◆ Records shown:
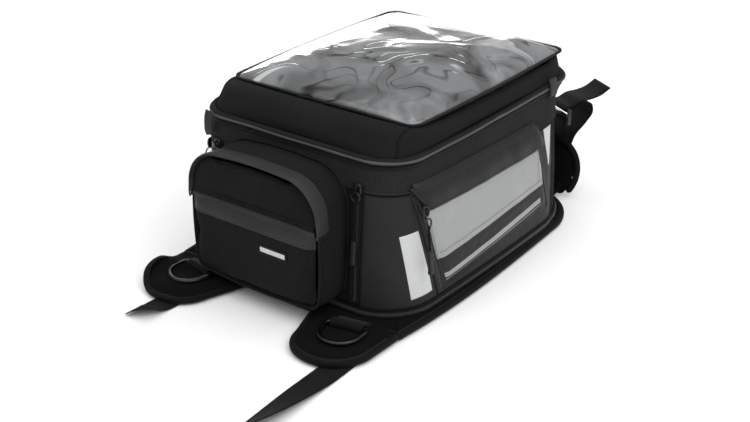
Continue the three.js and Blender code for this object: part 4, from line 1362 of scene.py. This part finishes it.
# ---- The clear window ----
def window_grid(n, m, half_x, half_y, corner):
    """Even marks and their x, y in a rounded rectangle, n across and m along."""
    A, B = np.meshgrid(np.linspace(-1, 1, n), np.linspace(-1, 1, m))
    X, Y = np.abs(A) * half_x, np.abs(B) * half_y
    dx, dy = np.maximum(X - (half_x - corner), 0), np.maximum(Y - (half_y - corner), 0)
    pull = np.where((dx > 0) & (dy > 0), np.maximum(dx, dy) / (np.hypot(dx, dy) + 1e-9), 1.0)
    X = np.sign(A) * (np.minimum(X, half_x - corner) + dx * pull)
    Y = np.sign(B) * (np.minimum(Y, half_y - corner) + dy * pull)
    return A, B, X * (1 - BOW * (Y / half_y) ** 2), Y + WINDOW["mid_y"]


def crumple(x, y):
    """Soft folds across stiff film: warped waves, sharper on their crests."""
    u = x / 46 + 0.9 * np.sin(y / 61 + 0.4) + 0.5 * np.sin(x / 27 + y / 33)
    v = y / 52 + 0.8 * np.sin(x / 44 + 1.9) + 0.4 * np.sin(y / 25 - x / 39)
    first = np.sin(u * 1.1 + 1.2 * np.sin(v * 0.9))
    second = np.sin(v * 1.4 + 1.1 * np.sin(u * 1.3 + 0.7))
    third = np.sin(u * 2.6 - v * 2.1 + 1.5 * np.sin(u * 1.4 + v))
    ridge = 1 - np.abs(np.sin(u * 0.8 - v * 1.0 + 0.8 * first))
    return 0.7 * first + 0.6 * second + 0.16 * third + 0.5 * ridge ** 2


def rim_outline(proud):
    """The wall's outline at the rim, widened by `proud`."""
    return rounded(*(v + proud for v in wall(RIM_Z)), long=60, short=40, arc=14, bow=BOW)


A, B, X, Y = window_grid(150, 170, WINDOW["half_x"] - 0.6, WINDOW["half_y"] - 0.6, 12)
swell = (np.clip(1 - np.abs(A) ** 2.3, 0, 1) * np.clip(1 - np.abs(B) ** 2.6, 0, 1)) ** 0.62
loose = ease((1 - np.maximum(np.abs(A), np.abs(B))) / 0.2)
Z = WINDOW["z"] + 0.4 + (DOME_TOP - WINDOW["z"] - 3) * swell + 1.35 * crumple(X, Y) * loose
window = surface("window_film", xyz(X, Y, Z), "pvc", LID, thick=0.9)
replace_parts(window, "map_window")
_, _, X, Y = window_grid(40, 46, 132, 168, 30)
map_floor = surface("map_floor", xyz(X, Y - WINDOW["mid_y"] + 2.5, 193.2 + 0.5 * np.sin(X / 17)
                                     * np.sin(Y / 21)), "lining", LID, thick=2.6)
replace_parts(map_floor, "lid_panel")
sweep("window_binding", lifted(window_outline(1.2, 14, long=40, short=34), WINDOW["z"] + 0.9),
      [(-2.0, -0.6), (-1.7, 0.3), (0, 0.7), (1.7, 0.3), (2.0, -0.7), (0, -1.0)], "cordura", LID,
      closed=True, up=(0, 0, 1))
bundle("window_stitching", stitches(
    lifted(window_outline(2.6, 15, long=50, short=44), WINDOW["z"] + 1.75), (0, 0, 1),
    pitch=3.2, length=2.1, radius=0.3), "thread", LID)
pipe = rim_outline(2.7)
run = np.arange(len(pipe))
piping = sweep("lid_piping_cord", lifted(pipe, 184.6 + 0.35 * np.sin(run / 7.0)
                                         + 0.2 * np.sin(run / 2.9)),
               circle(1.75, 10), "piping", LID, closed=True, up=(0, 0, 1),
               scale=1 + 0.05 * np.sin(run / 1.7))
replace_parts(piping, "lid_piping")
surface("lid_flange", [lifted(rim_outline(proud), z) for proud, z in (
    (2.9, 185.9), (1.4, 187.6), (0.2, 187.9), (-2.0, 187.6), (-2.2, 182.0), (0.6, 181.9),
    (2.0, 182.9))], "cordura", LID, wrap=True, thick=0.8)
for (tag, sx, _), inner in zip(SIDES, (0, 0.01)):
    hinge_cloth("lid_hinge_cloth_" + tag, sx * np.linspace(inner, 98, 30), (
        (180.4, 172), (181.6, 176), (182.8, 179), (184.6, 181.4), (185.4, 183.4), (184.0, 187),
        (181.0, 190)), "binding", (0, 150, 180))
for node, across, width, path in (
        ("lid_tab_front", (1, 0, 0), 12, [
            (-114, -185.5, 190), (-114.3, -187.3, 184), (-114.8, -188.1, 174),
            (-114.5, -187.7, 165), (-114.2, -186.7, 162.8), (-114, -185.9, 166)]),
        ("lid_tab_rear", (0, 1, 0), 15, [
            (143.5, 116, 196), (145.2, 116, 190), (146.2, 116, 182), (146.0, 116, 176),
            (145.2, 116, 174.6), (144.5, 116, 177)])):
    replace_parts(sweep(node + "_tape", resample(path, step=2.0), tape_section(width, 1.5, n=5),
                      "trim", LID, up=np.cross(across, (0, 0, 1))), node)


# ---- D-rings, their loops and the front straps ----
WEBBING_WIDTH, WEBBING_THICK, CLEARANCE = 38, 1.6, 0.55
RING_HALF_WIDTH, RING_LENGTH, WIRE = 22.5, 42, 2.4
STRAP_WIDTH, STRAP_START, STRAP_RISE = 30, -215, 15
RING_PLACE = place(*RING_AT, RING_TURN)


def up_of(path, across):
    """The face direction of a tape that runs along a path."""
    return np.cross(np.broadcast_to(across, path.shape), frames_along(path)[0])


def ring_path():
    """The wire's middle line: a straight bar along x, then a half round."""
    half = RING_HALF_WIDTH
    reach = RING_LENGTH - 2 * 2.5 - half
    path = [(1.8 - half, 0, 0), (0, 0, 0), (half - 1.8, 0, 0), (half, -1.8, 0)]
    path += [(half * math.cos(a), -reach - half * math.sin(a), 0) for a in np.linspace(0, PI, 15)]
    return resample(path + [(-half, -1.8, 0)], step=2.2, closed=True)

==

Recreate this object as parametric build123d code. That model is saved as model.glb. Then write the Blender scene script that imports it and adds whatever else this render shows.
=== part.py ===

==

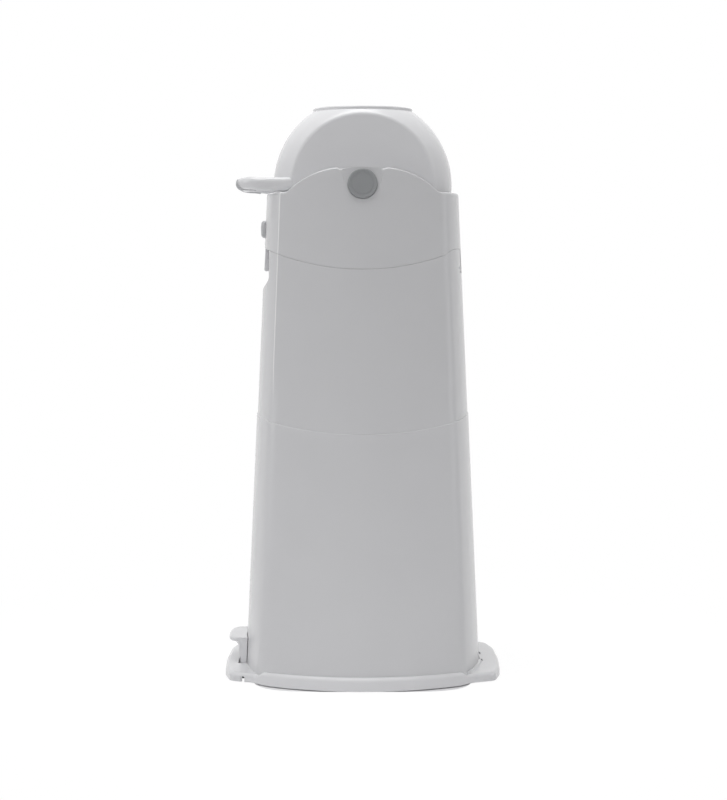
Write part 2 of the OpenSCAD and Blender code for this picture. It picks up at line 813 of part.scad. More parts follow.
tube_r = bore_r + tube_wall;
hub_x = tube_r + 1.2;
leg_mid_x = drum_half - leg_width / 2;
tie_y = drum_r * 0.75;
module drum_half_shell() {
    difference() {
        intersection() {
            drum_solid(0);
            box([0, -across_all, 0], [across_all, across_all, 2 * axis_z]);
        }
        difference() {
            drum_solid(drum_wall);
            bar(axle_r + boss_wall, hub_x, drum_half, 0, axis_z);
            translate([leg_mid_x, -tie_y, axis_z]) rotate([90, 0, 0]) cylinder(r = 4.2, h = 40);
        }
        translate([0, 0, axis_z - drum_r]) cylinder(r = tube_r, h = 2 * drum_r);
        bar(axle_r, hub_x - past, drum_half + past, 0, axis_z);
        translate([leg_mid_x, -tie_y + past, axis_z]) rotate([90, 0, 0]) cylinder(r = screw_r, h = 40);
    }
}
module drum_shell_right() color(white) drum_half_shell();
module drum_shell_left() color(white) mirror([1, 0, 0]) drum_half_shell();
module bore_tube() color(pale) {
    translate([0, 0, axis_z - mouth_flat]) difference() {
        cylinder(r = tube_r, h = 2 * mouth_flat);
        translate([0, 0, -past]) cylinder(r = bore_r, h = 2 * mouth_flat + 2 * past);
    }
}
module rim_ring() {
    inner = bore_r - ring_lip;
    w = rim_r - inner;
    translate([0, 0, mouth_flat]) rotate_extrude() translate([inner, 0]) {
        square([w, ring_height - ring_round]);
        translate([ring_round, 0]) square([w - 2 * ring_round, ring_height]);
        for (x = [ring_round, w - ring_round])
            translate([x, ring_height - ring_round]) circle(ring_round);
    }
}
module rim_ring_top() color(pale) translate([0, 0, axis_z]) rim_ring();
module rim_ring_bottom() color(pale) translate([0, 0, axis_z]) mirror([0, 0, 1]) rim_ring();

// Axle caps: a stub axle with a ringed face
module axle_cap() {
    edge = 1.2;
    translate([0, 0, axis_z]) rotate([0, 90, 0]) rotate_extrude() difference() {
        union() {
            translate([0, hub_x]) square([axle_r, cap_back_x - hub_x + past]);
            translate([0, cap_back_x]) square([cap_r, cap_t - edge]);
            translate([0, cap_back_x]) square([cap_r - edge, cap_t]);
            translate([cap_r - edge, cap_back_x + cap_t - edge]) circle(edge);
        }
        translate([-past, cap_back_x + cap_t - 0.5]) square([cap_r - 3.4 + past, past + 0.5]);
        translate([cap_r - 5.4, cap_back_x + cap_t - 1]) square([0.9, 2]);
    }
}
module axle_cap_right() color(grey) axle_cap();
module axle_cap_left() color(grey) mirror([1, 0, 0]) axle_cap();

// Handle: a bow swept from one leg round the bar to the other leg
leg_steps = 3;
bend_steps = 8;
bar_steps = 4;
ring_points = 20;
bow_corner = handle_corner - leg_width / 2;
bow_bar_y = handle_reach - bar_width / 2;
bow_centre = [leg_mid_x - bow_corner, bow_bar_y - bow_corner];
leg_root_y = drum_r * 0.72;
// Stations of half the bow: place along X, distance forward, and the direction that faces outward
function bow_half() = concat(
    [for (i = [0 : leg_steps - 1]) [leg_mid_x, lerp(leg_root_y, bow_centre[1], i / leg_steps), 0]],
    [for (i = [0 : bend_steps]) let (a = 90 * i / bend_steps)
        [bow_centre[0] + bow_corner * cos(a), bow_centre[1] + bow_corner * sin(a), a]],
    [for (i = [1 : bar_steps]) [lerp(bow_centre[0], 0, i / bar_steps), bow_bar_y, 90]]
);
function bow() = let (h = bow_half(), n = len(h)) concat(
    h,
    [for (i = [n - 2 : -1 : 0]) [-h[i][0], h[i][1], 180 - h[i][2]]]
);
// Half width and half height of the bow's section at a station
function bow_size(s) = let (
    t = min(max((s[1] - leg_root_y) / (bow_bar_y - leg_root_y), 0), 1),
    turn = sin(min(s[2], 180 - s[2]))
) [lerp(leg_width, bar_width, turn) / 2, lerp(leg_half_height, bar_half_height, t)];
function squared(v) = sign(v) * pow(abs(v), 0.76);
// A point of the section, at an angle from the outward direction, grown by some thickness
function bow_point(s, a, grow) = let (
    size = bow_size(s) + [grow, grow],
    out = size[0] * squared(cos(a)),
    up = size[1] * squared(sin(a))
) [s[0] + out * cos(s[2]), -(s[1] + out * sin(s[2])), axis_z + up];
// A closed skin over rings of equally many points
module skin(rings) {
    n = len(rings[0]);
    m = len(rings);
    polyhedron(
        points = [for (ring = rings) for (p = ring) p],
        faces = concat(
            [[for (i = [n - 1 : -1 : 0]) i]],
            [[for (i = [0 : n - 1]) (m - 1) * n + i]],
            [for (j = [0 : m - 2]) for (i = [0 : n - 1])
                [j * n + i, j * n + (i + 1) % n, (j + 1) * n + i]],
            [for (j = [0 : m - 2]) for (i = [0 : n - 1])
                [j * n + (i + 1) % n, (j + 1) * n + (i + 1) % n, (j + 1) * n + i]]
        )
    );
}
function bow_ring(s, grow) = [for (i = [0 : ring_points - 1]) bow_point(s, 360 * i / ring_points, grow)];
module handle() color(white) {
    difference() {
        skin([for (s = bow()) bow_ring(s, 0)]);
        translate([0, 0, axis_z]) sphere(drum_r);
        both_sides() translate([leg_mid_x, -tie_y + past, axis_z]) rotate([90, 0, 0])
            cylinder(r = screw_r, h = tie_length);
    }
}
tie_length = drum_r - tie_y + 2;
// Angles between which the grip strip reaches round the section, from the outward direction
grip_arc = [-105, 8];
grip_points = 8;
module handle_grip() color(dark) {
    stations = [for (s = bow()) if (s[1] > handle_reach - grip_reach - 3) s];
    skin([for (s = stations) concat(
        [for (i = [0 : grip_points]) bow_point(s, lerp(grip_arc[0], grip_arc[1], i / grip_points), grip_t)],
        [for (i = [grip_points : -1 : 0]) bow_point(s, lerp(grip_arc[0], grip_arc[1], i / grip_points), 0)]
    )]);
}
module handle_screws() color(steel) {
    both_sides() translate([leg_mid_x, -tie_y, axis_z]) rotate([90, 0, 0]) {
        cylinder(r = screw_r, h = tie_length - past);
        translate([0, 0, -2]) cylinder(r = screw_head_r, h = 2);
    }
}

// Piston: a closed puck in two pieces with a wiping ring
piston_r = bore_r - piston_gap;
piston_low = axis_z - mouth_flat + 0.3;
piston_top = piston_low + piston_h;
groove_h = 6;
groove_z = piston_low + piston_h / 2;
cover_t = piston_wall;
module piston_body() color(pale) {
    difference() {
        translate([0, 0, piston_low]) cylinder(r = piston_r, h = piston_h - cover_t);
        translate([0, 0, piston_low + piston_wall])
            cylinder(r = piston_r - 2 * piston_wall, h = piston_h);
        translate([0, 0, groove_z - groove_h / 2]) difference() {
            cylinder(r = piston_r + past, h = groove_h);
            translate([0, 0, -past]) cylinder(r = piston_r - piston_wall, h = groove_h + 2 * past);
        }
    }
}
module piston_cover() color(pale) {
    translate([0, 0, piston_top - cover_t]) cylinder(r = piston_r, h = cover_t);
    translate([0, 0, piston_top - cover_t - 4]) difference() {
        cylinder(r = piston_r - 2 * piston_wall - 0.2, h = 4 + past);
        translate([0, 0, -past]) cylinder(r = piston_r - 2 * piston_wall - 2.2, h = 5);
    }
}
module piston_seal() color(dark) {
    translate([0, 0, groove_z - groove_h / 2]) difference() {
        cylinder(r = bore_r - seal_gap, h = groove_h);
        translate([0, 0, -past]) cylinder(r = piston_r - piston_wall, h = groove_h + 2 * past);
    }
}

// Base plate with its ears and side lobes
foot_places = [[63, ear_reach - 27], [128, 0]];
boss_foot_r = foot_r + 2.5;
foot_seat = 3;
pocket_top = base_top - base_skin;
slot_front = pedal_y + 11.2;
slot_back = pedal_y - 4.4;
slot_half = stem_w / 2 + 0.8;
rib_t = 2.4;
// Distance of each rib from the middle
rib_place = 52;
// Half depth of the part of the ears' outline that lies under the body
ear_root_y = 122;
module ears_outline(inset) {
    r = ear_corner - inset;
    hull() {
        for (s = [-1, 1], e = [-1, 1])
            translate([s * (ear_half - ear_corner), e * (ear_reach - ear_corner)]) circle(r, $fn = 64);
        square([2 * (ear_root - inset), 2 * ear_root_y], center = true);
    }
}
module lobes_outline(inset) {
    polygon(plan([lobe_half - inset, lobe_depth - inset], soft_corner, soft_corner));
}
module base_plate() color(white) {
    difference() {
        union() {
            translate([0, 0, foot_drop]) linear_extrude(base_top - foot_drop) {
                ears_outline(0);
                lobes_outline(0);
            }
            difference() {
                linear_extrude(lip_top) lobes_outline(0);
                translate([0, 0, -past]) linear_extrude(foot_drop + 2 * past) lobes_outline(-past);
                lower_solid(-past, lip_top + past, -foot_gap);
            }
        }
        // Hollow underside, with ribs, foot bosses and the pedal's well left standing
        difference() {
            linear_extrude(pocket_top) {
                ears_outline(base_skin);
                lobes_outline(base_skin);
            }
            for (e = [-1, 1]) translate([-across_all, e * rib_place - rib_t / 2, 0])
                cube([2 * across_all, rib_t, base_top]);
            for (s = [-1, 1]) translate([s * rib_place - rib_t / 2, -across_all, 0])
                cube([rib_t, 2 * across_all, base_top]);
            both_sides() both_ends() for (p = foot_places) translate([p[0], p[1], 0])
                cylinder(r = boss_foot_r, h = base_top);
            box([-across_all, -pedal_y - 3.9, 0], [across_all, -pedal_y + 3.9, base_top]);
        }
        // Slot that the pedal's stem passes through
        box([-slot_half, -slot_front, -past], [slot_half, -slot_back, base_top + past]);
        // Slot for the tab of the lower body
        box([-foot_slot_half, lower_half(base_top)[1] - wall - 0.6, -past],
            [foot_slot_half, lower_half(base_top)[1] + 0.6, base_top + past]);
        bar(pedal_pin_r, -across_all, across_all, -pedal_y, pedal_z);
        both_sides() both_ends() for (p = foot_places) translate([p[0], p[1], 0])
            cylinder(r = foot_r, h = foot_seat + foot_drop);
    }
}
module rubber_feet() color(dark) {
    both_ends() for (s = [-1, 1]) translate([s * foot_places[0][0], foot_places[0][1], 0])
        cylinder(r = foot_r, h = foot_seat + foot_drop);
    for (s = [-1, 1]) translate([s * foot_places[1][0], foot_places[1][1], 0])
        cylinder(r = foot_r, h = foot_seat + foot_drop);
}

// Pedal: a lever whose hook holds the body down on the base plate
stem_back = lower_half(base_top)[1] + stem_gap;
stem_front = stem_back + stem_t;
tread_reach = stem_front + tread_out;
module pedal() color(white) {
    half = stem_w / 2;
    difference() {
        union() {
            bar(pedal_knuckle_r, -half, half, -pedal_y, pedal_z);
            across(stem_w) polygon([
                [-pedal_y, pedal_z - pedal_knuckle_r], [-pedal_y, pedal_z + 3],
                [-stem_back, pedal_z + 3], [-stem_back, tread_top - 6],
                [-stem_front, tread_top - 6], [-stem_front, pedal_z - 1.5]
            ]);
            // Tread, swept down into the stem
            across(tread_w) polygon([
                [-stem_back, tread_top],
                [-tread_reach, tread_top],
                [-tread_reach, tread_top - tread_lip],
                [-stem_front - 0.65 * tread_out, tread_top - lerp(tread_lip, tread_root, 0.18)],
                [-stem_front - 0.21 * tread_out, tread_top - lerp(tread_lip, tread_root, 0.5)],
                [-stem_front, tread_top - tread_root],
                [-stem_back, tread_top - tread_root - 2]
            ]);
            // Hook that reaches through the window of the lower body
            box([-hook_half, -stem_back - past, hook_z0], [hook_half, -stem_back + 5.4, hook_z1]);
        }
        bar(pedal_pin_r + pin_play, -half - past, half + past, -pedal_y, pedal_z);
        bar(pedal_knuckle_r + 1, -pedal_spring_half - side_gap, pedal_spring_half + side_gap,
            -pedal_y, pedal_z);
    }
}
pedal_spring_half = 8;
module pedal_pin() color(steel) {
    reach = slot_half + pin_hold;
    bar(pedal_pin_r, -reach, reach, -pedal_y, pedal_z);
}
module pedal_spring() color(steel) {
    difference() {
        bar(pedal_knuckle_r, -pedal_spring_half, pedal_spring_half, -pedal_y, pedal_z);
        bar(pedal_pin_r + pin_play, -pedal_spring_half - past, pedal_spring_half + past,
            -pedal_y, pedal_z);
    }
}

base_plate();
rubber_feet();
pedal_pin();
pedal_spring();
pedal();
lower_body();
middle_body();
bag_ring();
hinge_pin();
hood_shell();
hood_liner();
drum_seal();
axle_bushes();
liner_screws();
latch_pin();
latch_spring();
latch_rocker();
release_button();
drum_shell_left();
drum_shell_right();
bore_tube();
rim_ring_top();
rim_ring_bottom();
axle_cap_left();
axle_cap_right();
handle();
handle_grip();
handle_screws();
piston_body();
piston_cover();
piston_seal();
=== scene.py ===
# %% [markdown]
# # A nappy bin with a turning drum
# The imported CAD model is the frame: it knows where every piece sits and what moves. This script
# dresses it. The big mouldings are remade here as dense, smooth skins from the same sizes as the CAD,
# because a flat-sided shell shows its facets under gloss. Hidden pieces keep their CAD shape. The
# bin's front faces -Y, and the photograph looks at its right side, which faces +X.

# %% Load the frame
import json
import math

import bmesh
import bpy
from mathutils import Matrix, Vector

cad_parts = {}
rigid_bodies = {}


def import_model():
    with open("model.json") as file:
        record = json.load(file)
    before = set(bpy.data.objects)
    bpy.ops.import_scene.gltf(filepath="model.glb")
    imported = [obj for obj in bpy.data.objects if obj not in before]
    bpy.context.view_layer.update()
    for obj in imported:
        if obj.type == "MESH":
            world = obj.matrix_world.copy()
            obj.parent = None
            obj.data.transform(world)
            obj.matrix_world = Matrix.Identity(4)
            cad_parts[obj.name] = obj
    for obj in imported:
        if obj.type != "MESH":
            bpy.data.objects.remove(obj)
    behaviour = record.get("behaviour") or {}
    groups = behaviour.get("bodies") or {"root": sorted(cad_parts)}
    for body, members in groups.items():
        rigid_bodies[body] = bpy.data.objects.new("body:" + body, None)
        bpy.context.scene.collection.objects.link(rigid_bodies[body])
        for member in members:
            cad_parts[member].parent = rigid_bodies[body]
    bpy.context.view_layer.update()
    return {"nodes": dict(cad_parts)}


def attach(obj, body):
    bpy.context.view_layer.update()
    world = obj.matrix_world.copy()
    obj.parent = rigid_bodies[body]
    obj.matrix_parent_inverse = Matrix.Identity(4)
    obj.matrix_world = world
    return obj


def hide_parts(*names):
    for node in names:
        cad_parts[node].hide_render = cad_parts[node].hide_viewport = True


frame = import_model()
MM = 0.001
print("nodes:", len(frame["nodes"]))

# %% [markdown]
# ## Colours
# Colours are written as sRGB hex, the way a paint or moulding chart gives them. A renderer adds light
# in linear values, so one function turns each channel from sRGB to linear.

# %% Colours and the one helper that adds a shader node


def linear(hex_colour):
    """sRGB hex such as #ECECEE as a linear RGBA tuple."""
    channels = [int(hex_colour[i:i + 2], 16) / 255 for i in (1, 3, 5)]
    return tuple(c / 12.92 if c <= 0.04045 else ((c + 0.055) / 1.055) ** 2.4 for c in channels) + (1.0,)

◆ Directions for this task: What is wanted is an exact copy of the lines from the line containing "base_plate();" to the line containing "bpy.data.objects.remove(obj)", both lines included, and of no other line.

◆ Answer to this exercise:
base_plate();
rubber_feet();
pedal_pin();
pedal_spring();
pedal();
lower_body();
middle_body();
bag_ring();
hinge_pin();
hood_shell();
hood_liner();
drum_seal();
axle_bushes();
liner_screws();
latch_pin();
latch_spring();
latch_rocker();
release_button();
drum_shell_left();
drum_shell_right();
bore_tube();
rim_ring_top();
rim_ring_bottom();
axle_cap_left();
axle_cap_right();
handle();
handle_grip();
handle_screws();
piston_body();
piston_cover();
piston_seal();
=== scene.py ===
# %% [markdown]
# # A nappy bin with a turning drum
# The imported CAD model is the frame: it knows where every piece sits and what moves. This script
# dresses it. The big mouldings are remade here as dense, smooth skins from the same sizes as the CAD,
# because a flat-sided shell shows its facets under gloss. Hidden pieces keep their CAD shape. The
# bin's front faces -Y, and the photograph looks at its right side, which faces +X.

# %% Load the frame
import json
import math

import bmesh
import bpy
from mathutils import Matrix, Vector

cad_parts = {}
rigid_bodies = {}


def import_model():
    with open("model.json") as file:
        record = json.load(file)
    before = set(bpy.data.objects)
    bpy.ops.import_scene.gltf(filepath="model.glb")
    imported = [obj for obj in bpy.data.objects if obj not in before]
    bpy.context.view_layer.update()
    for obj in imported:
        if obj.type == "MESH":
            world = obj.matrix_world.copy()
            obj.parent = None
            obj.data.transform(world)
            obj.matrix_world = Matrix.Identity(4)
            cad_parts[obj.name] = obj
    for obj in imported:
        if obj.type != "MESH":
            bpy.data.objects.remove(obj)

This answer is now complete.